A jueves, 18 de julio del 2024, por JUAN M. NIZA
¿Es posible equivocarse al distinguir entre la venenosa cicuta, que en apenas seis hojas tiene tóxicos para ser mortal de necesidad, y la llamada zanahoria silvestre? Pues mucho más de lo que se imaginan. Verán: en esta época de junio y julio las cunetas, escombreras y las pocas zonas embarradas (mucho menos frecuentes en el sur de la Península) se pueblan de unas plantas herbáceas, de algo más de un metro de altura con inflorescencias blancas en forma de paraguas o como pequeños platos, según hayan abierto, gran parte de ellas de la familia de las apiaceae. Se trata de ejemplares todos ellos muy parecidos que van desde la zanahoria salvaje (Daecus carota), antecesora de las actuales y benéficas zanahorias cultivadas, a nada menos que la cicuta venenosa (Conium maculatum), pasando por la angélica (Angelica spp.), el perifollo verde (Anthriscus sylvestris), la alcaravea (Carum carvi), la cicuta con bulbo (Cicuta bulbifera), el perejil gigante (Heracleum mantegazzianum), la pastinaca de vaca (Heracleum maximum), el saúco rojo (Sambucus racemosa), la chirivía de agua (Sium suave) y la tsuga del Pacífico (Tsuga heterophylla). ¡Como para tenerlo claro con tanta variedad de plantas parecidas!

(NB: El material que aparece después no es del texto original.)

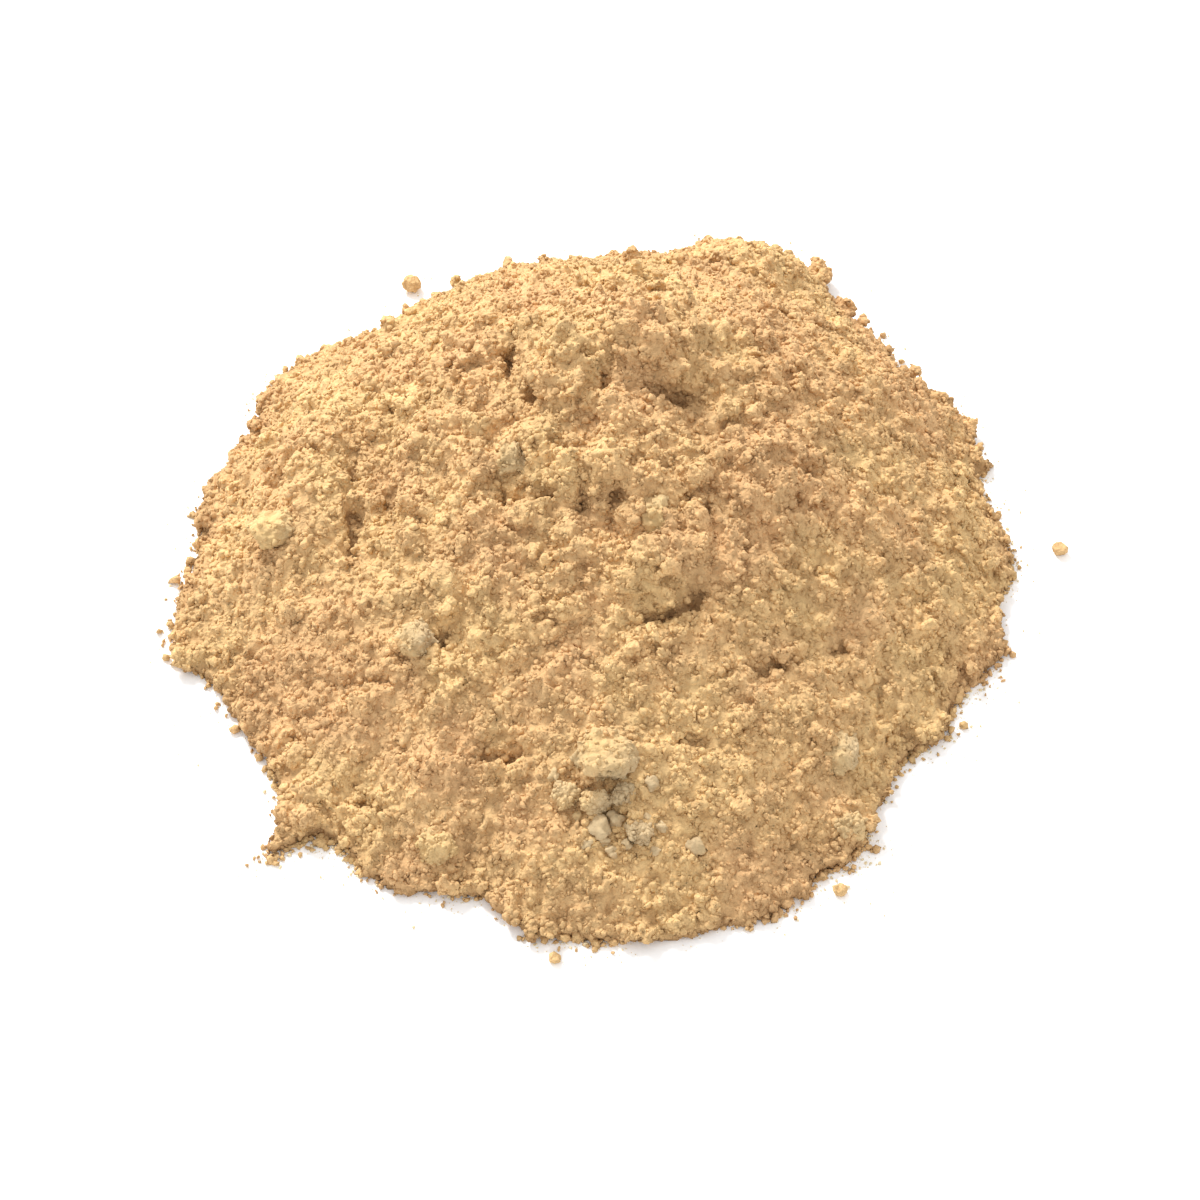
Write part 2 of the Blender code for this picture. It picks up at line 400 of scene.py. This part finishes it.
def finished(piece, slot_name, surface, *nodes):
    """Give a piece its material and its place in the frame, and hide the nodes that it stands for."""
    piece.data.materials.clear()
    piece.data.materials.append(surface)
    piece.data.shade_smooth()
    if nodes:
        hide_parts(*nodes)
    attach(piece, BODY)


def crumb_shapes(splits, kinds, seed):
    """A few irregular round shapes of half size 1 to copy crumbs from: (points of each, triangles)."""
    built = bmesh.new()
    bmesh.ops.create_icosphere(built, subdivisions=splits, radius=1)
    ball = np.array([vert.co for vert in built.verts])
    triangles = np.array([[vert.index for vert in face.verts] for face in built.faces])
    built.free()
    shapes = []
    for kind in range(kinds):
        shift = Vector((seed, 7.3 * kind, 0))
        swell = [1 + 0.42 * noise.fractal(Vector(point) * 1.1 + shift, 0.7, 2.0, 3) for point in ball]
        shapes.append(ball * np.array(swell)[:, None])
    return shapes, triangles


def warped(points, reach, length, seed):
    """Points pushed about by a flowing pattern, which takes the roundness off crumbs and clods."""
    shift = Vector((seed, seed, 0))
    pushes = [noise.noise_vector(Vector(point) / length + shift) for point in points.tolist()]
    return points + reach * np.array(pushes)


def turned(count, dice):
    """Random rotations, as an array of 3 by 3 matrices."""
    angles = dice.uniform(0, 2 * math.pi, (count, 3))
    return np.array([Euler(angle).to_matrix() for angle in angles])


def crumb_cloud(name, middles, half_sizes, splits, dice, warp=0.0, warp_length=1.0):
    """One mesh of many irregular crumbs."""
    shapes, triangles = crumb_shapes(splits, 14, float(dice.integers(100)))
    kinds = dice.integers(len(shapes), size=len(middles))
    stretch = dice.uniform(0.6, 1.25, (len(middles), 3))
    turns = turned(len(middles), dice)
    shaped = np.stack(shapes)[kinds] * stretch[:, None, :] * np.asarray(half_sizes)[:, None, None]
    points = np.einsum("nij,nkj->nki", turns, shaped) + np.asarray(middles)[:, None, :]
    offsets = points.shape[1] * np.arange(len(middles))
    faces = triangles[None] + offsets[:, None, None]
    points = points.reshape(-1, 3)
    if warp:
        points = warped(points, warp, warp_length, 2.0)
    points[:, 2] = np.maximum(points[:, 2], 0)
    return mesh_from(name, points, faces.reshape(-1, 3))


def scattered(slope, count, dice, keep):
    """Random places on the heap; keep gives the chance that each one stays."""
    places = []
    while len(places) < count:
        spots = dice.uniform(np.array(HEAP_LOW.xy), np.array(HEAP_HIGH.xy), (4 * count, 2))
        x, y = spots.T
        chance = slope.at(slope.inside.astype(float), x, y) * keep(x, y)
        places.extend(spots[dice.random(len(spots)) < chance])
    return np.array(places[:count])


def power_sizes(count, smallest, largest, steepness, dice):
    """Sizes of broken matter: many small, few large."""
    power = 1 - steepness
    low, high = smallest**power, largest**power
    return (low + (high - low) * dice.random(count)) ** (1 / power)


def patchiness(x, y, size, seed):
    """A soft pattern from 0 to 1 over the heap, with patches of that size."""
    return np.array([
        0.5 + 0.5 * noise.noise(Vector((east / size, north / size, seed)))
        for east, north in zip(np.ravel(x), np.ravel(y))
    ])


# ---------------------------------------------------------------- the powder


def base_solid(slope):
    """The smooth heap as a closed mesh that the clods are merged into."""
    inside = slope.inside
    number = -np.ones(slope.shape, int)
    cells = inside[:-1, :-1] & inside[1:, :-1] & inside[1:, 1:] & inside[:-1, 1:]
    used = np.zeros(slope.shape, bool)
    for i, j in ((0, 0), (1, 0), (1, 1), (0, 1)):
        used[i:slope.shape[0] - 1 + i, j:slope.shape[1] - 1 + j] |= cells
    number[used] = np.arange(used.sum())
    flat = np.stack([slope.x[used], slope.y[used]], -1)
    top = np.column_stack([flat, np.maximum(slope.height[used], 0.25 * MM)])
    bottom = np.column_stack([flat, np.zeros(len(flat))])
    corners = [number[i:slope.shape[0] - 1 + i, j:slope.shape[1] - 1 + j][cells]
               for i, j in ((0, 0), (1, 0), (1, 1), (0, 1))]
    a, b, c, d = corners
    upper = np.concatenate([np.stack([a, b, c], -1), np.stack([a, c, d], -1)])
    lower = upper[:, ::-1] + len(flat)
    sides = np.concatenate([upper[:, [0, 1]], upper[:, [1, 2]], upper[:, [2, 0]]])
    code = sides[:, 0] * len(flat) + sides[:, 1]
    opposite = sides[:, 1] * len(flat) + sides[:, 0]
    rim = sides[~np.isin(code, opposite)]
    p, q = rim.T
    walls = np.concatenate([
        np.stack([q, p, p + len(flat)], -1), np.stack([q, p + len(flat), q + len(flat)], -1),
    ])
    return np.concatenate([top, bottom]), np.concatenate([upper, lower, walls])


def clods(slope, sizes, dice):
    """Middles and sizes of the clods, bedded in the slope by about half and largest round the crown."""
    def keep(x, y):
        open_cleft = np.clip(1.6 + slope.at(slope.relief, x, y) / (0.8 * MM), 0.04, 1)
        return (0.35 + 0.65 * patchiness(x, y, 7 * MM, 3.1)) * open_cleft

    spots = scattered(slope, len(sizes), dice, keep)
    east, north = (spots - np.array(HEAP_MIDDLE)).T / MM
    cloddy = np.exp(-((east - 4) / 24) ** 2 - ((north - 1) / 22) ** 2)
    sizes = sizes * (0.55 + 0.65 * cloddy)
    ground = slope.at(slope.height, *spots.T)
    sunk = dice.uniform(-0.7, 0.15, len(sizes)) * sizes
    heights = np.maximum(ground + sunk, 0.45 * sizes)
    return np.column_stack([spots, heights]), sizes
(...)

Afortunadamente, la más común en el sur peninsular con ese aspecto es la zanahoria silvestre. Esta planta bianual resulta comestible cuando madura pero aún es joven (su bulbo, antes de endurecerse, y las flores adecuadamente rebozadas y fritas) pero con un relativamente poco rendimiento culinario. Además, con un tallo que para algunas personas resulta irritante y provoca reacciones alérgicas (contiene el fungicida falcarinol) y, encima, es fácilmente confundible con otras plantas notablemente tóxicas. Así que… quizá conviene estarse quietecito.
Curiosamente, la zanahoria silvestre es también apreciada en jardinería e incluso para preservar la humedad en cultivos de huerta. Hay centros de jardinería especializados que venden el paquete de semillas de 10 gramos a poco más de dos euros.
Pero lo dicho: si se trata de darle un uso culinario, mejor no arriesgarse. Y es que precisamente la más peligrosa de las plantas parecidas (en el resto de la relación que hemos facilitado también casi todas son tóxicas) es la mortal cicuta, con alcaloides derivados de la piperidina como la venenosísima coniína, la metilcicutina, la conhidrina y la pseudoconhidrina. Una lista de ‘inas’ que asusta. La mayor concentración de tóxicos está en el fruto verde, aunque toda la planta es venenosa, algo que parece advertir su olor desagradable con solo tocarla. Y además su efectos son terribles porque después de alterar los sistemas digestivo, renal y nervioso con muy dolorosos síntomas va paralizando los músculos desde las extremidades hasta impedir la respiración en una agonía tan dramática como la que los textos clásicos nos describen del filósofo Sócrates, obligado a morir en 399 a. C. con una copa de cicuta. O sea… No es ninguna broma.
La planta de la cicuta crece de 0,6 a 2 metros, tiene tallos erguidos, gruesos y huecos principalmente de la porción inferior, en ocasiones con ramas, y en su mayoría, sin pelo, con unas características manchas moradas, especialmente en los nudos. Las hojas vienen desde la base y a lo largo del tallo y es la mejor forma de distinguir a la venenosa cicuta al tener formas de pluma, están imparipinnadas en dos o tres veces (distribuidas como una pluma larga con una sola hoja en la parte superior), con folíolos ovales lanceolados a estrechamente lanceolados. Cada folíolo tiene un largo de 3 a 10 cm, y de 1 a 2 cm de ancho y están gruesamente dentados. Especialmente en el norte peninsular se le ha considerado ya una planta invasora y hasta hay campañas para su control.